Rows from an object dataset:
_____

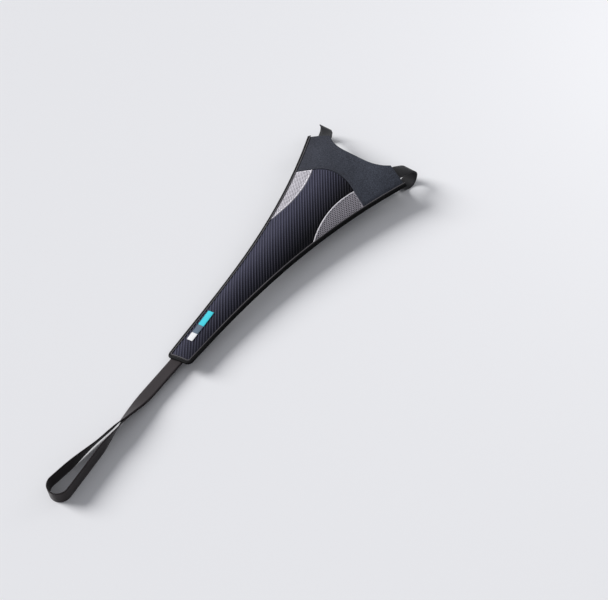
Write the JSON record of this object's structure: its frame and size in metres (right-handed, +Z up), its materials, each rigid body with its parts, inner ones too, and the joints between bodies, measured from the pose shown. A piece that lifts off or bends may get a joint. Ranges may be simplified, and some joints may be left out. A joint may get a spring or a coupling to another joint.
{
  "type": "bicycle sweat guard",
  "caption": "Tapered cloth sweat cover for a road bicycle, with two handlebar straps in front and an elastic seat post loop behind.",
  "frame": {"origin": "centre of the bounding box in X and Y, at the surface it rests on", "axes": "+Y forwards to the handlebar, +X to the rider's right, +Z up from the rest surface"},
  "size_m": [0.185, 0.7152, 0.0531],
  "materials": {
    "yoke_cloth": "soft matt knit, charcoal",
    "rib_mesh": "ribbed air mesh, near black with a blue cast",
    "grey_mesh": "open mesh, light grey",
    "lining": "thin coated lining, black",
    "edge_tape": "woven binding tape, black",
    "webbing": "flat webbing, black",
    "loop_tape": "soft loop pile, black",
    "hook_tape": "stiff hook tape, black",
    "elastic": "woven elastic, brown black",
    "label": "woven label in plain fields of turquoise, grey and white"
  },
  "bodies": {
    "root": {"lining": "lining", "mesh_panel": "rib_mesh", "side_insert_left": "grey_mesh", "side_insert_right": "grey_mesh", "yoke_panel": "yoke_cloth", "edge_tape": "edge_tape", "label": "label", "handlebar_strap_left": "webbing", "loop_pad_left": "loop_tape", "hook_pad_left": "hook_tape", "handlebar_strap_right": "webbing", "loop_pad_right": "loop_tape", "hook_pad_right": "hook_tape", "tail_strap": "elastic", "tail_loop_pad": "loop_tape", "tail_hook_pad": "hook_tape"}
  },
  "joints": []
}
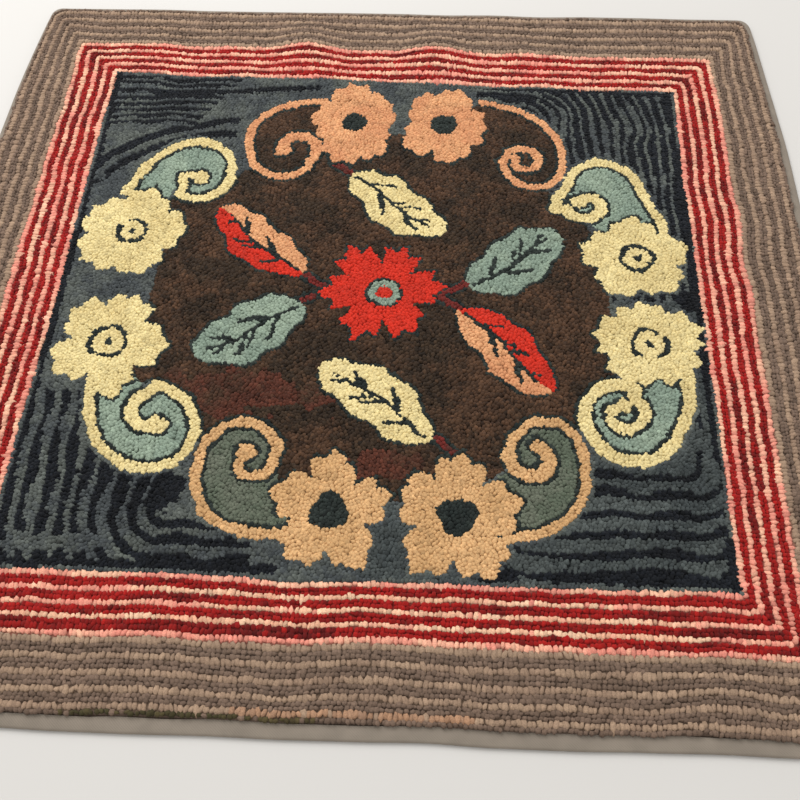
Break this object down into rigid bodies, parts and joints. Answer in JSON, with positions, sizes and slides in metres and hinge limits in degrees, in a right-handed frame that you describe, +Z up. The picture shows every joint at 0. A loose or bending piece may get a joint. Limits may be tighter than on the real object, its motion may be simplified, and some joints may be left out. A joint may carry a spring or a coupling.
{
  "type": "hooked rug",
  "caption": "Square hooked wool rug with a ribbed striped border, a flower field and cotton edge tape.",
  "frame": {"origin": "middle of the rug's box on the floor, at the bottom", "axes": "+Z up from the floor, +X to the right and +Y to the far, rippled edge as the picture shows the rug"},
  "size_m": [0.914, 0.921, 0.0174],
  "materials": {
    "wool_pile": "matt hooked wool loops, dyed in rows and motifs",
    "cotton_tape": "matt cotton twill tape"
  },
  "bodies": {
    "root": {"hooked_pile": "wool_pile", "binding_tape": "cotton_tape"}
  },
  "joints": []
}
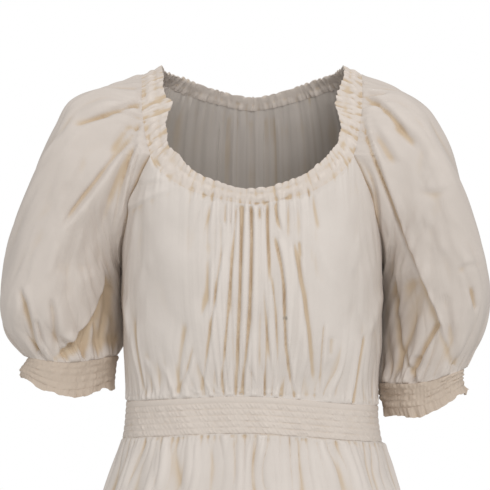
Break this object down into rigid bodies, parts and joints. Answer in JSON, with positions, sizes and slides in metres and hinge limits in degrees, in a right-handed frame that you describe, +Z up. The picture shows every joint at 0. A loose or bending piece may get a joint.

_____

What this task involves: Please reproduce each line exactly as written.

Expected answer:
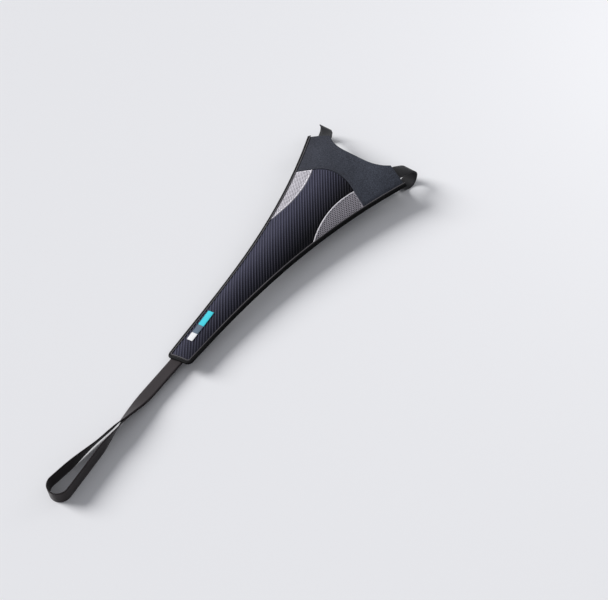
Write the JSON record of this object's structure: its frame and size in metres (right-handed, +Z up), its materials, each rigid body with its parts, inner ones too, and the joints between bodies, measured from the pose shown. A piece that lifts off or bends may get a joint. Ranges may be simplified, and some joints may be left out. A joint may get a spring or a coupling to another joint.
{
  "type": "bicycle sweat guard",
  "caption": "Tapered cloth sweat cover for a road bicycle, with two handlebar straps in front and an elastic seat post loop behind.",
  "frame": {"origin": "centre of the bounding box in X and Y, at the surface it rests on", "axes": "+Y forwards to the handlebar, +X to the rider's right, +Z up from the rest surface"},
  "size_m": [0.185, 0.7152, 0.0531],
  "materials": {
    "yoke_cloth": "soft matt knit, charcoal",
    "rib_mesh": "ribbed air mesh, near black with a blue cast",
    "grey_mesh": "open mesh, light grey",
    "lining": "thin coated lining, black",
    "edge_tape": "woven binding tape, black",
    "webbing": "flat webbing, black",
    "loop_tape": "soft loop pile, black",
    "hook_tape": "stiff hook tape, black",
    "elastic": "woven elastic, brown black",
    "label": "woven label in plain fields of turquoise, grey and white"
  },
  "bodies": {
    "root": {"lining": "lining", "mesh_panel": "rib_mesh", "side_insert_left": "grey_mesh", "side_insert_right": "grey_mesh", "yoke_panel": "yoke_cloth", "edge_tape": "edge_tape", "label": "label", "handlebar_strap_left": "webbing", "loop_pad_left": "loop_tape", "hook_pad_left": "hook_tape", "handlebar_strap_right": "webbing", "loop_pad_right": "loop_tape", "hook_pad_right": "hook_tape", "tail_strap": "elastic", "tail_loop_pad": "loop_tape", "tail_hook_pad": "hook_tape"}
  },
  "joints": []
}
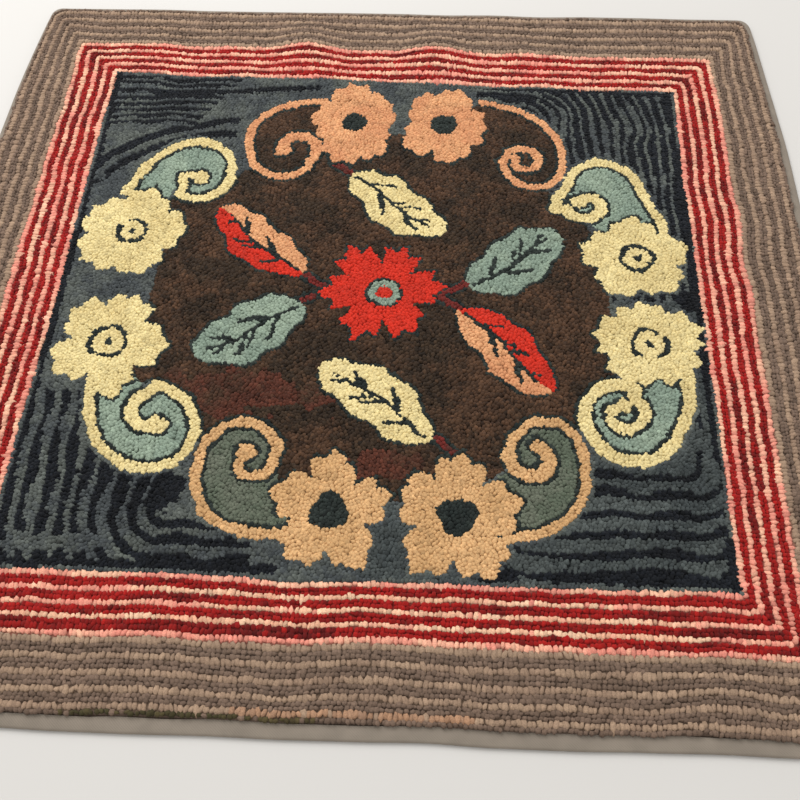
Break this object down into rigid bodies, parts and joints. Answer in JSON, with positions, sizes and slides in metres and hinge limits in degrees, in a right-handed frame that you describe, +Z up. The picture shows every joint at 0. A loose or bending piece may get a joint. Limits may be tighter than on the real object, its motion may be simplified, and some joints may be left out. A joint may carry a spring or a coupling.
{
  "type": "hooked rug",
  "caption": "Square hooked wool rug with a ribbed striped border, a flower field and cotton edge tape.",
  "frame": {"origin": "middle of the rug's box on the floor, at the bottom", "axes": "+Z up from the floor, +X to the right and +Y to the far, rippled edge as the picture shows the rug"},
  "size_m": [0.914, 0.921, 0.0174],
  "materials": {
    "wool_pile": "matt hooked wool loops, dyed in rows and motifs",
    "cotton_tape": "matt cotton twill tape"
  },
  "bodies": {
    "root": {"hooked_pile": "wool_pile", "binding_tape": "cotton_tape"}
  },
  "joints": []
}
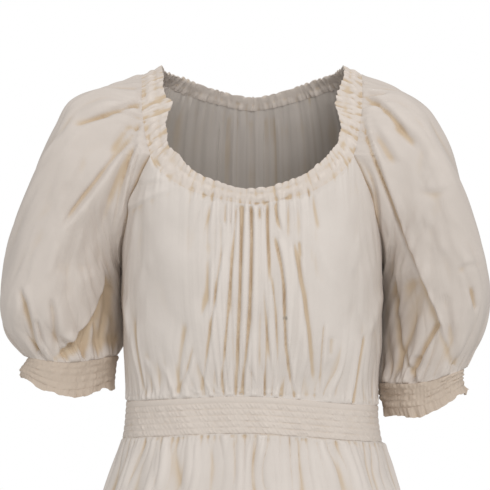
Break this object down into rigid bodies, parts and joints. Answer in JSON, with positions, sizes and slides in metres and hinge limits in degrees, in a right-handed frame that you describe, +Z up. The picture shows every joint at 0. A loose or bending piece may get a joint.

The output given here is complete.